**Written request:**
Look through the listing and locate every line containing the word "materials"; copy those lines.

**Recorded information:**
::::::::::
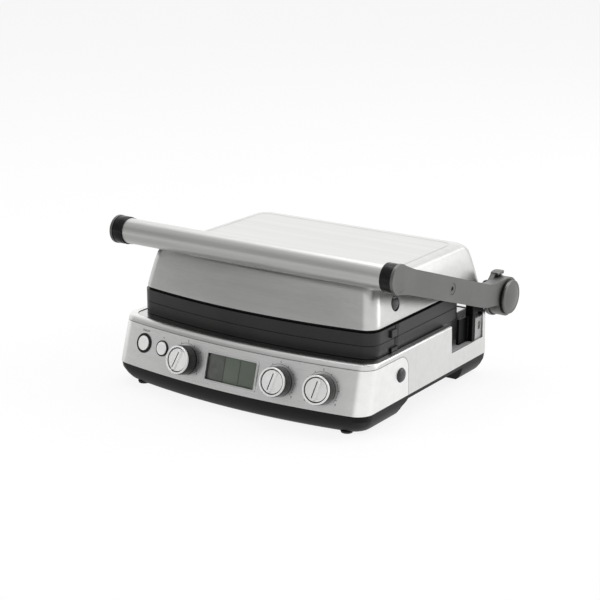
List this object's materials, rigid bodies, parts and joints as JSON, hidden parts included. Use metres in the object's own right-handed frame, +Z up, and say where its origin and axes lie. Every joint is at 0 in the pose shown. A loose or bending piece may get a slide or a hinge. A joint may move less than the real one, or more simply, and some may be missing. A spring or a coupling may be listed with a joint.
{
  "type": "electric indoor grill",
  "caption": "Low countertop contact grill: bowed steel base with a control panel, ridged plates, and a steel lid that floats between two arms joined by a bar handle.",
  "frame": {"origin": "middle of the bounding box at table level", "axes": "+X to the right across the front, +Y from the front towards the hinge, +Z up"},
  "size_m": [0.4276, 0.3645, 0.2052],
  "materials": {
    "brushed_steel": "satin, brushed along the width",
    "deck_steel": "satin",
    "cast_arm": "fine satin casting",
    "hub_cap": "silver, satin",
    "black_plastic": "fine matt",
    "chrome_trim": "satin chrome with a bright edge",
    "display_lens": "clear",
    "display": "grey-green display",
    "circuit_board": "satin",
    "machined_steel": "plain",
    "reflector": "bright sheet",
    "heater_sheath": "heat-darkened",
    "plate_coating": "dark non-stick coating on cast aluminium",
    "rubber": "matt",
    "relay_case": "gloss",
    "terminal_plastic": "satin",
    "grey_plastic": "fine matt",
    "black_cast": "black, matt",
    "dark_button": "dark grey, satin"
  },
  "bodies": {
    "base": {"base_shell": "brushed_steel", "front_panel": "brushed_steel", "control_frame": "black_plastic", "display_bezel": "chrome_trim", "display_lens": "display_lens", "lcd_module": "display", "control_board": "circuit_board", "encoder_bodies": "machined_steel", "button_boards": "circuit_board", "start_button_ring": "black_plastic", "mode_button_ring": "black_plastic", "base_deck": "deck_steel", "lower_reflector": "reflector", "lower_heater": "heater_sheath", "lower_plate": "plate_coating", "lower_sensor": "machined_steel", "bottom_skirt": "black_plastic", "rubber_feet": "rubber", "power_board": "circuit_board", "power_relays": "relay_case", "terminal_block": "terminal_plastic", "cord_gland": "black_plastic", "grease_chute": "deck_steel", "hinge_pocket_left": "grey_plastic", "hinge_pocket_right": "grey_plastic", "hinge_bracket_left": "black_cast", "hinge_bracket_right": "black_cast", "hinge_pins": "machined_steel"},
    "start_button": {"start_button": "chrome_trim"},
    "mode_button": {"mode_button": "chrome_trim"},
    "left_knob": {"left_knob": "black_plastic", "left_knob_face": "chrome_trim", "left_knob_shaft": "machined_steel"},
    "middle_knob": {"middle_knob": "black_plastic", "middle_knob_face": "chrome_trim", "middle_knob_shaft": "machined_steel"},
    "right_knob": {"right_knob": "black_plastic", "right_knob_face": "chrome_trim", "right_knob_shaft": "machined_steel"},
    "lower_release": {"lower_release_button": "dark_button", "lower_catch": "machined_steel"},
    "drip_tray": {"drip_tray": "black_plastic"},
    "handle": {"arm_left": "cast_arm", "arm_right": "cast_arm", "handle_bar": "brushed_steel", "handle_collar_left": "black_plastic", "handle_collar_right": "black_plastic", "hub_cap_left": "hub_cap", "hub_cap_right": "hub_cap", "hub_rings": "black_plastic", "lid_pivot_screws": "machined_steel"},
    "hinge_release": {"hinge_release_lever": "cast_arm"},
    "lid": {"lid_shell": "brushed_steel", "lid_frame": "black_plastic", "lid_pivot_bosses": "cast_arm", "upper_reflector": "reflector", "upper_heater": "heater_sheath", "upper_plate": "plate_coating"},
    "upper_release": {"upper_release_button": "dark_button", "upper_catch": "machined_steel"}
  },
  "joints": [
    {"name": "start_button_press", "type": "slide", "parent": "base", "child": "start_button", "axis": [0.1439, 0.949, -0.2807], "range_m": [0, 0.0012], "stiffness_N_per_m": 800, "springref_m": -0.0015},
    {"name": "mode_button_press", "type": "slide", "parent": "base", "child": "mode_button", "axis": [0.1109, 0.9534, -0.2807], "range_m": [0, 0.0012], "stiffness_N_per_m": 800, "springref_m": -0.0015},
    {"name": "left_knob_turn", "type": "hinge", "parent": "base", "child": "left_knob", "pos_m": [-0.067, -0.1609, 0.052], "axis": [-0.069, -0.9573, 0.2807], "range_deg": [-120, 120]},
    {"name": "middle_knob_turn", "type": "hinge", "parent": "base", "child": "middle_knob", "pos_m": [0.0706, -0.16063, 0.052], "axis": [0.0727, -0.957, 0.2807], "range_deg": [-135, 135]},
    {"name": "right_knob_turn", "type": "hinge", "parent": "base", "child": "right_knob", "pos_m": [0.127, -0.15462, 0.052], "axis": [0.1307, -0.9509, 0.2807], "range_deg": [-135, 135]},
    {"name": "lower_release_press", "type": "slide", "parent": "base", "child": "lower_release", "axis": [-1, 0, 0], "range_m": [0, 0.003], "stiffness_N_per_m": 800, "springref_m": -0.002},
    {"name": "tray_slide", "type": "slide", "parent": "base", "child": "drip_tray", "axis": [0, 1, 0], "range_m": [0, 0.045]},
    {"name": "lid_hinge", "type": "hinge", "parent": "base", "child": "handle", "pos_m": [0, 0.15493, 0.102], "axis": [-1, 0, 0], "range_deg": [0, 178]},
    {"name": "hinge_release_press", "type": "hinge", "parent": "handle", "child": "hinge_release", "pos_m": [0, 0.15493, 0.102], "axis": [-1, 0, 0], "range_deg": [0, 12], "stiffness_Nm_per_rad": 0.6, "springref_deg": -17.19},
    {"name": "lid_float", "type": "hinge", "parent": "handle", "child": "lid", "pos_m": [0, 0.00693, 0.1472], "axis": [-1, 0, 0], "range_deg": [0, 2]},
    {"name": "upper_release_press", "type": "slide", "parent": "lid", "child": "upper_release", "axis": [-1, 0, 0], "range_m": [0, 0.003], "stiffness_N_per_m": 800, "springref_m": -0.002}
  ],
  "couplings": [
    {"joint": "lid_float", "follows": "lid_hinge", "ratio": 0.01123}
  ]
}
::::::::::
**Correct answer:**
List this object's materials, rigid bodies, parts and joints as JSON, hidden parts included. Use metres in the object's own right-handed frame, +Z up, and say where its origin and axes lie. Every joint is at 0 in the pose shown. A loose or bending piece may get a slide or a hinge. A joint may move less than the real one, or more simply, and some may be missing. A spring or a coupling may be listed with a joint.
  "materials": {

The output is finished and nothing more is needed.